> _SUPPLIED ENTRIES_
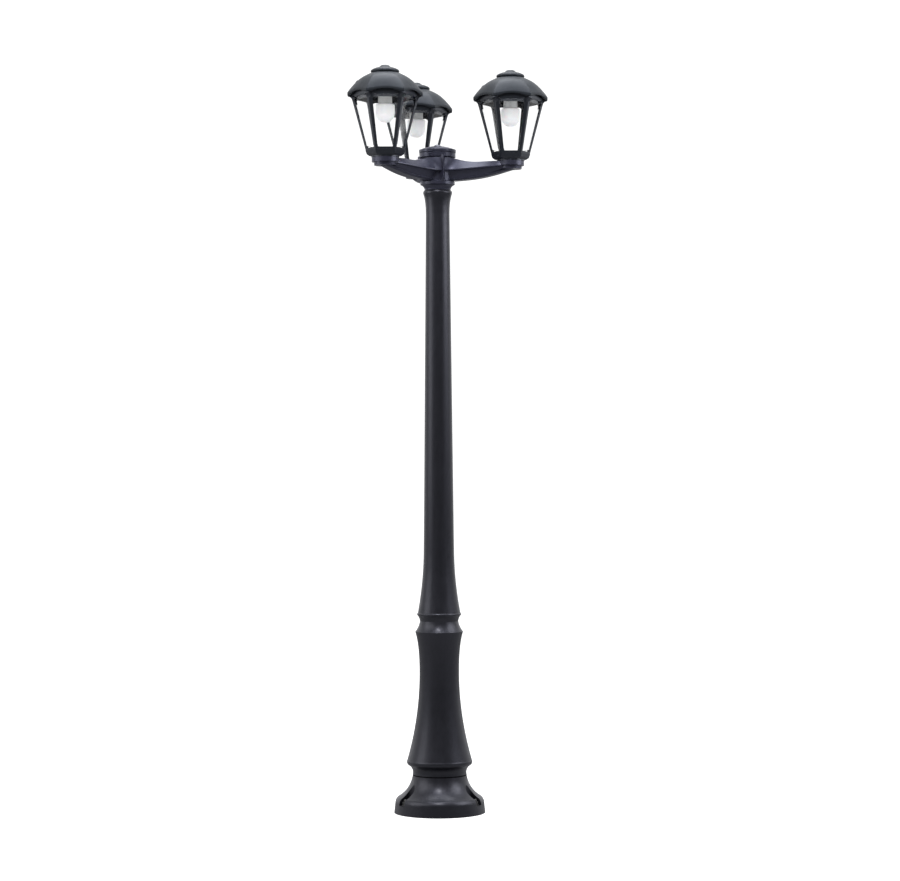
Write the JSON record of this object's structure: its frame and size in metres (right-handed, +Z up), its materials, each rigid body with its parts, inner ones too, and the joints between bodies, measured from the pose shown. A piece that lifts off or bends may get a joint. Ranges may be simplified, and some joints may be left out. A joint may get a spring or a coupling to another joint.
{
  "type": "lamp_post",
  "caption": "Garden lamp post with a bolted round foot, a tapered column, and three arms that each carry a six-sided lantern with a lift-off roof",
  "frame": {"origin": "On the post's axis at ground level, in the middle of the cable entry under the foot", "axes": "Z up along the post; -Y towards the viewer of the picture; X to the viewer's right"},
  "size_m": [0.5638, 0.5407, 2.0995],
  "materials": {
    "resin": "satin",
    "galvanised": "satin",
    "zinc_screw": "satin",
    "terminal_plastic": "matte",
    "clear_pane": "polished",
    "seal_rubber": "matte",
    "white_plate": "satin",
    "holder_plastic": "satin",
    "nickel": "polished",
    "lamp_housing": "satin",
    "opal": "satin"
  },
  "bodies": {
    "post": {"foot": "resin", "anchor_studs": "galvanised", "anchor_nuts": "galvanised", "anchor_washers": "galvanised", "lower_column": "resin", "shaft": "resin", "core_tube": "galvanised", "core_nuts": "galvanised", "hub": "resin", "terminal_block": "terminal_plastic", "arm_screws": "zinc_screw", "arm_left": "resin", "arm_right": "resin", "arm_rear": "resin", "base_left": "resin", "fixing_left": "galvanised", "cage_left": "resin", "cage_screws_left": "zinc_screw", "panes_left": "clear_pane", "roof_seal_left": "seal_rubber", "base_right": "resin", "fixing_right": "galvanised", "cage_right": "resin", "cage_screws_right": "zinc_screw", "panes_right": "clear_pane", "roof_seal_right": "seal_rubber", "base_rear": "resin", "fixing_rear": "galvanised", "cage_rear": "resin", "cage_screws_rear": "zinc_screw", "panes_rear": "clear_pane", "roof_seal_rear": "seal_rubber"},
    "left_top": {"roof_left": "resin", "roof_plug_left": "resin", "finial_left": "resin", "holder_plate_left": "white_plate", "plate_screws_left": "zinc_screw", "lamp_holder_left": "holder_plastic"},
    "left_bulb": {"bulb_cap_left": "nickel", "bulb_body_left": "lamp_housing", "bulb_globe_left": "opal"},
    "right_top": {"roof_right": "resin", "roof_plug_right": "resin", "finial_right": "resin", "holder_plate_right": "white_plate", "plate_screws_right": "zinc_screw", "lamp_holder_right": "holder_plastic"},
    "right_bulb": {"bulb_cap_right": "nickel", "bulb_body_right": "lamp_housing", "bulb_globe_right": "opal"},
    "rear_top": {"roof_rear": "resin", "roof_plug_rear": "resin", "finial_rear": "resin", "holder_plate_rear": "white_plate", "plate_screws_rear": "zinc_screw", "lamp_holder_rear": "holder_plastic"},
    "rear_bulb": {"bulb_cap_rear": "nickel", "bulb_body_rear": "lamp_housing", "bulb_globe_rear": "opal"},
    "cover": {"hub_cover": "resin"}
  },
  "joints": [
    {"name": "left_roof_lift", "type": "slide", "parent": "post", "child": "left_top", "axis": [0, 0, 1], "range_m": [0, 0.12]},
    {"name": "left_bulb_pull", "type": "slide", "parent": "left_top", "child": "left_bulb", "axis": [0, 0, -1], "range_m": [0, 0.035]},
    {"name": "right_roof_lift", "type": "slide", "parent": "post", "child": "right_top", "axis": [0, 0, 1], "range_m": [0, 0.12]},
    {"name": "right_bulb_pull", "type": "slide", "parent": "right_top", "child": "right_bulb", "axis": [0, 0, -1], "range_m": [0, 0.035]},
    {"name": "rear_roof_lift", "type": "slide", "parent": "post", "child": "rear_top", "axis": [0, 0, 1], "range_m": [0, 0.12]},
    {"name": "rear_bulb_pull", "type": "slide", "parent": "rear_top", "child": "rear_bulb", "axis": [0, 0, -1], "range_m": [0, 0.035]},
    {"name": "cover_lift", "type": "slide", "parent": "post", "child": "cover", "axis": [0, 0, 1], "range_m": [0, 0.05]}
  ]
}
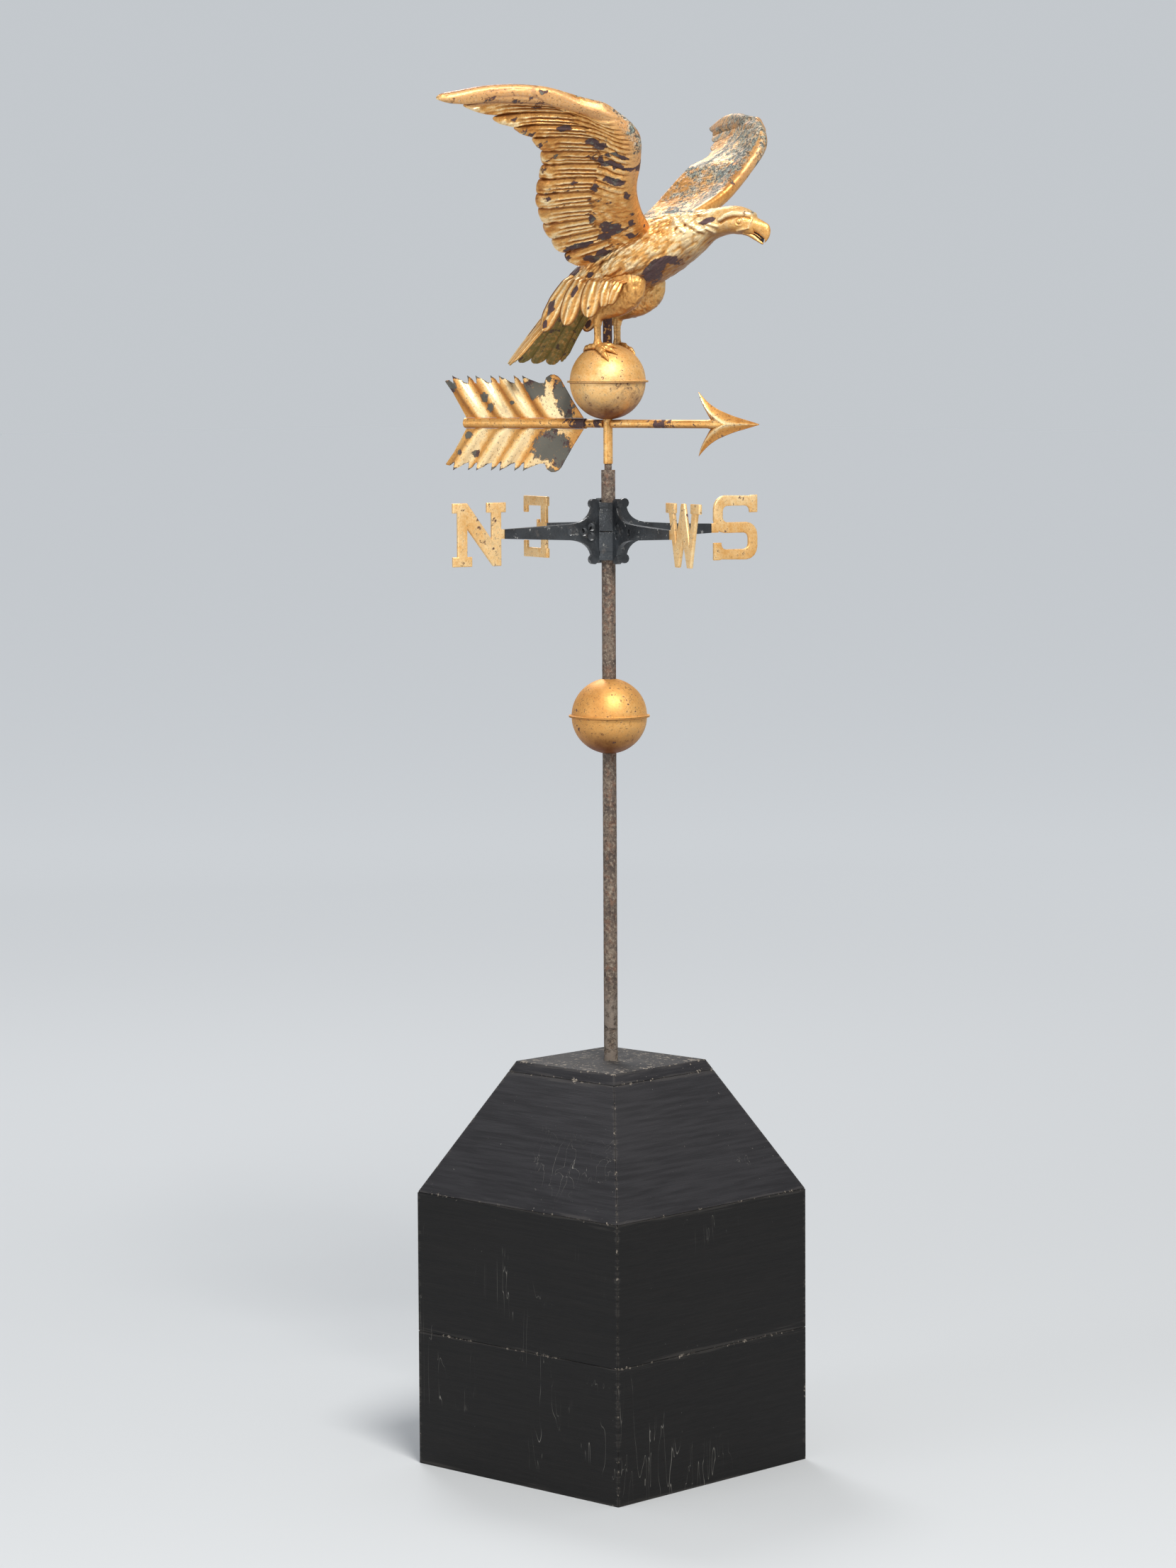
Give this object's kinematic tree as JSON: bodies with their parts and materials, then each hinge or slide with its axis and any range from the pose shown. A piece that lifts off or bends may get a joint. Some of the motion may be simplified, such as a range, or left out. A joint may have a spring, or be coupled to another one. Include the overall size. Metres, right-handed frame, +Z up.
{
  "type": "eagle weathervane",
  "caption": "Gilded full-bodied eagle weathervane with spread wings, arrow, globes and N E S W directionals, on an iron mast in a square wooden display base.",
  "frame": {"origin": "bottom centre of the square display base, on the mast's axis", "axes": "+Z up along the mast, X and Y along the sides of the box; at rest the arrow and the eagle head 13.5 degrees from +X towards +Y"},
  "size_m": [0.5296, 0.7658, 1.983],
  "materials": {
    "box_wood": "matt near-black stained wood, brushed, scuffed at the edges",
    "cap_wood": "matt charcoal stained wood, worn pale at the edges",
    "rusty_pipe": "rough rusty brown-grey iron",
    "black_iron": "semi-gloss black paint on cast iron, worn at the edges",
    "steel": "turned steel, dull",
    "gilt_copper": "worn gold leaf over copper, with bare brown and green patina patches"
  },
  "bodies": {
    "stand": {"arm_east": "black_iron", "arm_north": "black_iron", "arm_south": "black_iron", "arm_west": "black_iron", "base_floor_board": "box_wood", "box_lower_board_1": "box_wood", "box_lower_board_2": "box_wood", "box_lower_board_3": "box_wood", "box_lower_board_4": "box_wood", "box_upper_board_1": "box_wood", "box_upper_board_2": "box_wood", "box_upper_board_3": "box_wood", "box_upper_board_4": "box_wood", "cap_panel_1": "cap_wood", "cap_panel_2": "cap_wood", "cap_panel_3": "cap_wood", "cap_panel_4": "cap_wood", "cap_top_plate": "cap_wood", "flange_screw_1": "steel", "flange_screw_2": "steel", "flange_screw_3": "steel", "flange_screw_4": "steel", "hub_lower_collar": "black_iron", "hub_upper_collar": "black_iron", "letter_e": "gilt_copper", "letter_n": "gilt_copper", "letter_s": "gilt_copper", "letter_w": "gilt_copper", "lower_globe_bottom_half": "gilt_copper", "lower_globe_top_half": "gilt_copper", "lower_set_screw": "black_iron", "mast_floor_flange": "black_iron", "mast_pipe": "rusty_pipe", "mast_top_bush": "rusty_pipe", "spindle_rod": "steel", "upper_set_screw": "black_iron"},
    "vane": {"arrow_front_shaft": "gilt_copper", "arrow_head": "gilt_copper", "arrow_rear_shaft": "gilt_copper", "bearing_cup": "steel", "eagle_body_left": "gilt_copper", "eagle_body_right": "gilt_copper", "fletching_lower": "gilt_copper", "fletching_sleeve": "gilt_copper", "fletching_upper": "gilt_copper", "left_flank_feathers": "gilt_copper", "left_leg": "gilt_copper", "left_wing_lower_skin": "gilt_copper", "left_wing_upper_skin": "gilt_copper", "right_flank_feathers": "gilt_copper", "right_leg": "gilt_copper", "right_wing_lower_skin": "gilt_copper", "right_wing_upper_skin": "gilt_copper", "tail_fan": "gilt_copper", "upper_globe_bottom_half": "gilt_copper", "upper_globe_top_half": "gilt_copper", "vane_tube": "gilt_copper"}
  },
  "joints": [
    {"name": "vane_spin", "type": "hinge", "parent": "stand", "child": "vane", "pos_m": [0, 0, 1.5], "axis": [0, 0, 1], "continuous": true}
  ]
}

> _EXERCISE DESCRIPTION_
All records above must be set down exactly, please.

> _SOLUTION FOR THIS TASK_
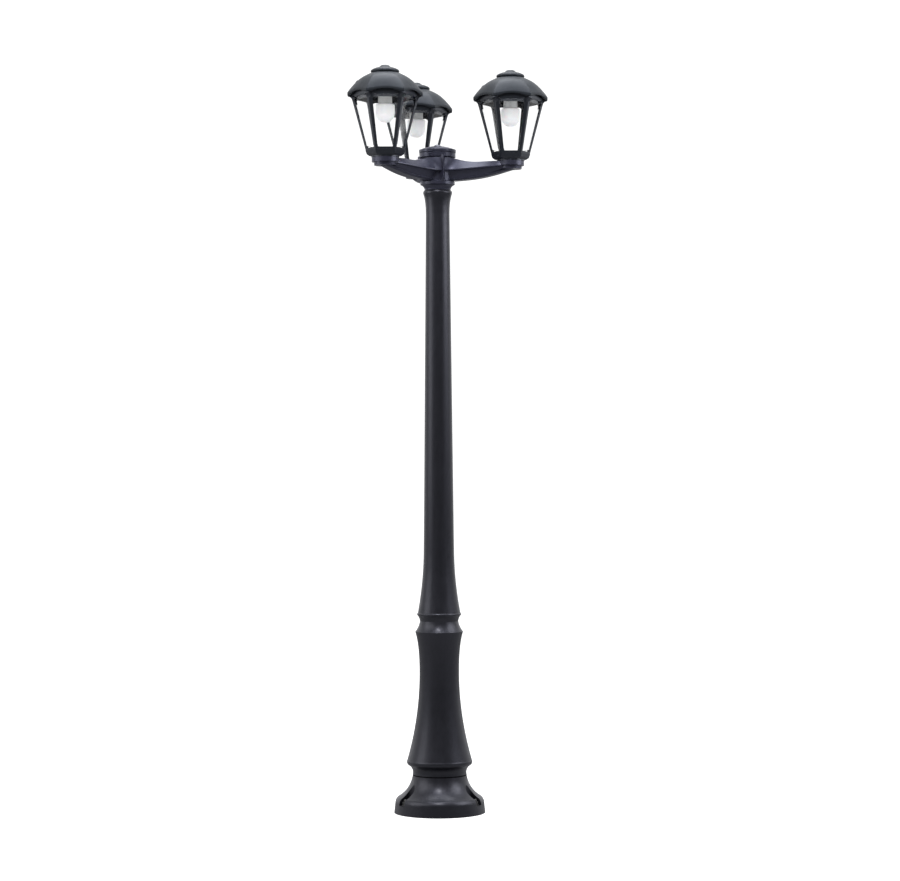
Write the JSON record of this object's structure: its frame and size in metres (right-handed, +Z up), its materials, each rigid body with its parts, inner ones too, and the joints between bodies, measured from the pose shown. A piece that lifts off or bends may get a joint. Ranges may be simplified, and some joints may be left out. A joint may get a spring or a coupling to another joint.
{
  "type": "lamp_post",
  "caption": "Garden lamp post with a bolted round foot, a tapered column, and three arms that each carry a six-sided lantern with a lift-off roof",
  "frame": {"origin": "On the post's axis at ground level, in the middle of the cable entry under the foot", "axes": "Z up along the post; -Y towards the viewer of the picture; X to the viewer's right"},
  "size_m": [0.5638, 0.5407, 2.0995],
  "materials": {
    "resin": "satin",
    "galvanised": "satin",
    "zinc_screw": "satin",
    "terminal_plastic": "matte",
    "clear_pane": "polished",
    "seal_rubber": "matte",
    "white_plate": "satin",
    "holder_plastic": "satin",
    "nickel": "polished",
    "lamp_housing": "satin",
    "opal": "satin"
  },
  "bodies": {
    "post": {"foot": "resin", "anchor_studs": "galvanised", "anchor_nuts": "galvanised", "anchor_washers": "galvanised", "lower_column": "resin", "shaft": "resin", "core_tube": "galvanised", "core_nuts": "galvanised", "hub": "resin", "terminal_block": "terminal_plastic", "arm_screws": "zinc_screw", "arm_left": "resin", "arm_right": "resin", "arm_rear": "resin", "base_left": "resin", "fixing_left": "galvanised", "cage_left": "resin", "cage_screws_left": "zinc_screw", "panes_left": "clear_pane", "roof_seal_left": "seal_rubber", "base_right": "resin", "fixing_right": "galvanised", "cage_right": "resin", "cage_screws_right": "zinc_screw", "panes_right": "clear_pane", "roof_seal_right": "seal_rubber", "base_rear": "resin", "fixing_rear": "galvanised", "cage_rear": "resin", "cage_screws_rear": "zinc_screw", "panes_rear": "clear_pane", "roof_seal_rear": "seal_rubber"},
    "left_top": {"roof_left": "resin", "roof_plug_left": "resin", "finial_left": "resin", "holder_plate_left": "white_plate", "plate_screws_left": "zinc_screw", "lamp_holder_left": "holder_plastic"},
    "left_bulb": {"bulb_cap_left": "nickel", "bulb_body_left": "lamp_housing", "bulb_globe_left": "opal"},
    "right_top": {"roof_right": "resin", "roof_plug_right": "resin", "finial_right": "resin", "holder_plate_right": "white_plate", "plate_screws_right": "zinc_screw", "lamp_holder_right": "holder_plastic"},
    "right_bulb": {"bulb_cap_right": "nickel", "bulb_body_right": "lamp_housing", "bulb_globe_right": "opal"},
    "rear_top": {"roof_rear": "resin", "roof_plug_rear": "resin", "finial_rear": "resin", "holder_plate_rear": "white_plate", "plate_screws_rear": "zinc_screw", "lamp_holder_rear": "holder_plastic"},
    "rear_bulb": {"bulb_cap_rear": "nickel", "bulb_body_rear": "lamp_housing", "bulb_globe_rear": "opal"},
    "cover": {"hub_cover": "resin"}
  },
  "joints": [
    {"name": "left_roof_lift", "type": "slide", "parent": "post", "child": "left_top", "axis": [0, 0, 1], "range_m": [0, 0.12]},
    {"name": "left_bulb_pull", "type": "slide", "parent": "left_top", "child": "left_bulb", "axis": [0, 0, -1], "range_m": [0, 0.035]},
    {"name": "right_roof_lift", "type": "slide", "parent": "post", "child": "right_top", "axis": [0, 0, 1], "range_m": [0, 0.12]},
    {"name": "right_bulb_pull", "type": "slide", "parent": "right_top", "child": "right_bulb", "axis": [0, 0, -1], "range_m": [0, 0.035]},
    {"name": "rear_roof_lift", "type": "slide", "parent": "post", "child": "rear_top", "axis": [0, 0, 1], "range_m": [0, 0.12]},
    {"name": "rear_bulb_pull", "type": "slide", "parent": "rear_top", "child": "rear_bulb", "axis": [0, 0, -1], "range_m": [0, 0.035]},
    {"name": "cover_lift", "type": "slide", "parent": "post", "child": "cover", "axis": [0, 0, 1], "range_m": [0, 0.05]}
  ]
}
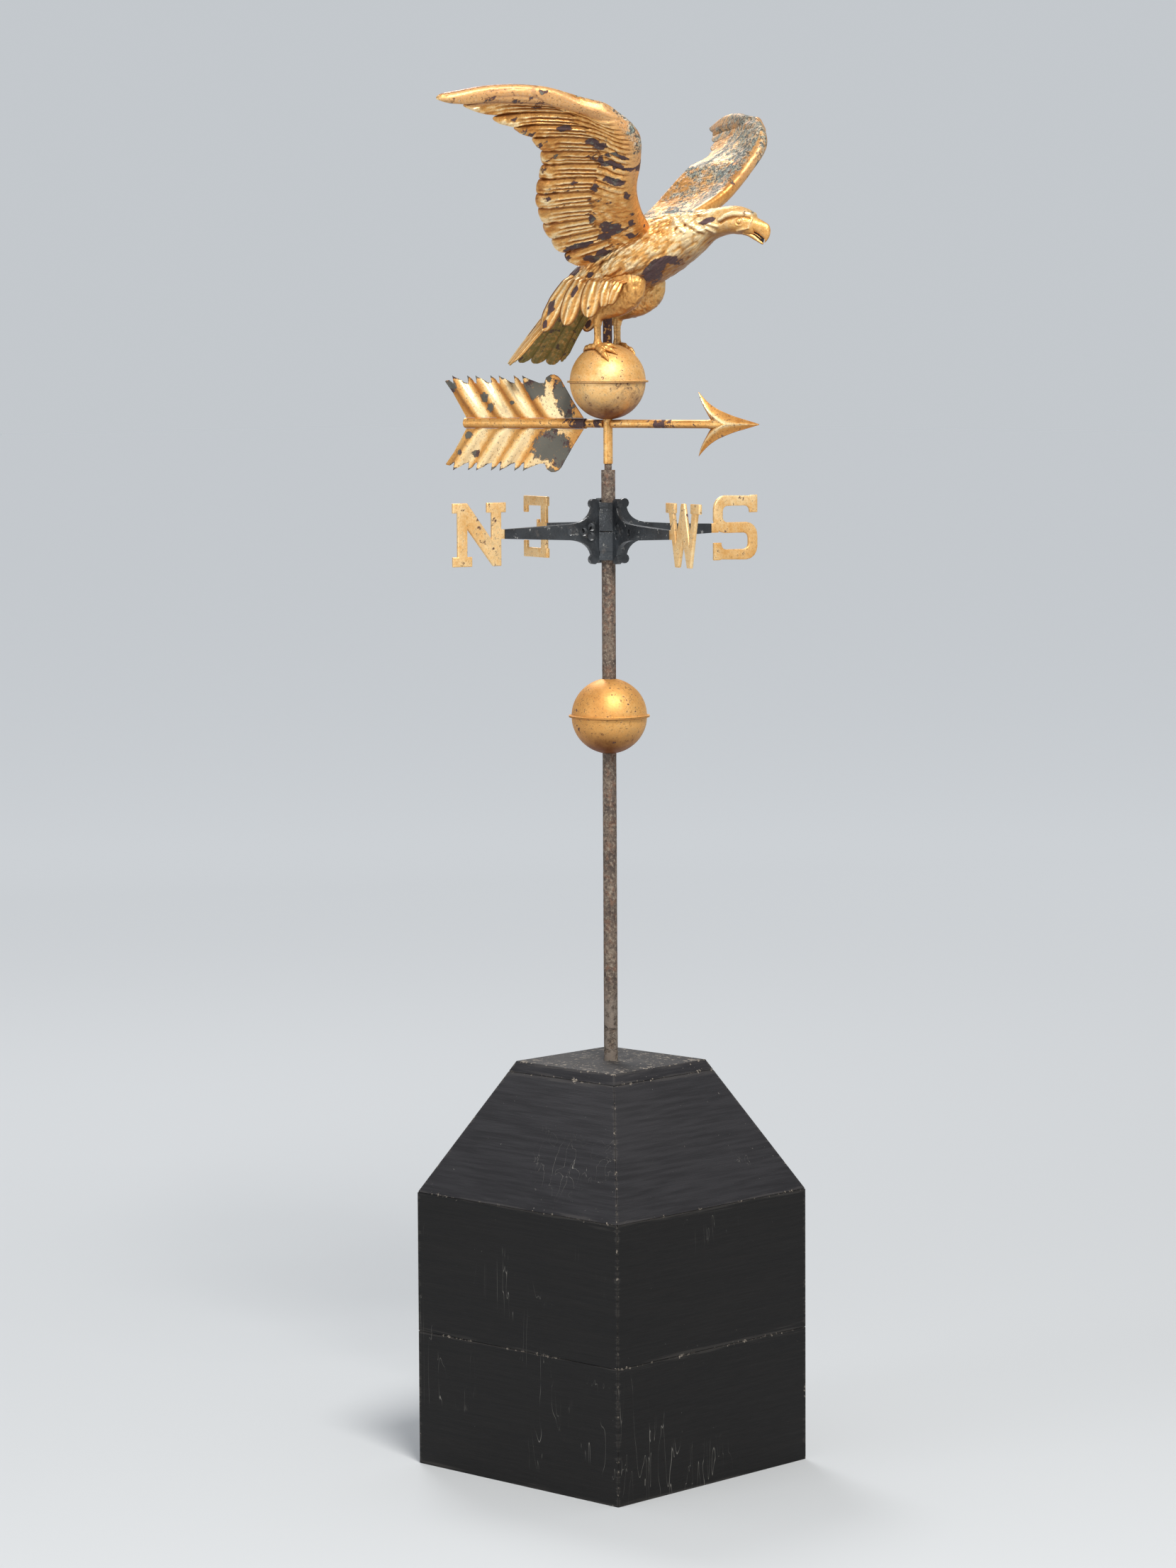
Give this object's kinematic tree as JSON: bodies with their parts and materials, then each hinge or slide with its axis and any range from the pose shown. A piece that lifts off or bends may get a joint. Some of the motion may be simplified, such as a range, or left out. A joint may have a spring, or be coupled to another one. Include the overall size. Metres, right-handed frame, +Z up.
{
  "type": "eagle weathervane",
  "caption": "Gilded full-bodied eagle weathervane with spread wings, arrow, globes and N E S W directionals, on an iron mast in a square wooden display base.",
  "frame": {"origin": "bottom centre of the square display base, on the mast's axis", "axes": "+Z up along the mast, X and Y along the sides of the box; at rest the arrow and the eagle head 13.5 degrees from +X towards +Y"},
  "size_m": [0.5296, 0.7658, 1.983],
  "materials": {
    "box_wood": "matt near-black stained wood, brushed, scuffed at the edges",
    "cap_wood": "matt charcoal stained wood, worn pale at the edges",
    "rusty_pipe": "rough rusty brown-grey iron",
    "black_iron": "semi-gloss black paint on cast iron, worn at the edges",
    "steel": "turned steel, dull",
    "gilt_copper": "worn gold leaf over copper, with bare brown and green patina patches"
  },
  "bodies": {
    "stand": {"arm_east": "black_iron", "arm_north": "black_iron", "arm_south": "black_iron", "arm_west": "black_iron", "base_floor_board": "box_wood", "box_lower_board_1": "box_wood", "box_lower_board_2": "box_wood", "box_lower_board_3": "box_wood", "box_lower_board_4": "box_wood", "box_upper_board_1": "box_wood", "box_upper_board_2": "box_wood", "box_upper_board_3": "box_wood", "box_upper_board_4": "box_wood", "cap_panel_1": "cap_wood", "cap_panel_2": "cap_wood", "cap_panel_3": "cap_wood", "cap_panel_4": "cap_wood", "cap_top_plate": "cap_wood", "flange_screw_1": "steel", "flange_screw_2": "steel", "flange_screw_3": "steel", "flange_screw_4": "steel", "hub_lower_collar": "black_iron", "hub_upper_collar": "black_iron", "letter_e": "gilt_copper", "letter_n": "gilt_copper", "letter_s": "gilt_copper", "letter_w": "gilt_copper", "lower_globe_bottom_half": "gilt_copper", "lower_globe_top_half": "gilt_copper", "lower_set_screw": "black_iron", "mast_floor_flange": "black_iron", "mast_pipe": "rusty_pipe", "mast_top_bush": "rusty_pipe", "spindle_rod": "steel", "upper_set_screw": "black_iron"},
    "vane": {"arrow_front_shaft": "gilt_copper", "arrow_head": "gilt_copper", "arrow_rear_shaft": "gilt_copper", "bearing_cup": "steel", "eagle_body_left": "gilt_copper", "eagle_body_right": "gilt_copper", "fletching_lower": "gilt_copper", "fletching_sleeve": "gilt_copper", "fletching_upper": "gilt_copper", "left_flank_feathers": "gilt_copper", "left_leg": "gilt_copper", "left_wing_lower_skin": "gilt_copper", "left_wing_upper_skin": "gilt_copper", "right_flank_feathers": "gilt_copper", "right_leg": "gilt_copper", "right_wing_lower_skin": "gilt_copper", "right_wing_upper_skin": "gilt_copper", "tail_fan": "gilt_copper", "upper_globe_bottom_half": "gilt_copper", "upper_globe_top_half": "gilt_copper", "vane_tube": "gilt_copper"}
  },
  "joints": [
    {"name": "vane_spin", "type": "hinge", "parent": "stand", "child": "vane", "pos_m": [0, 0, 1.5], "axis": [0, 0, 1], "continuous": true}
  ]
}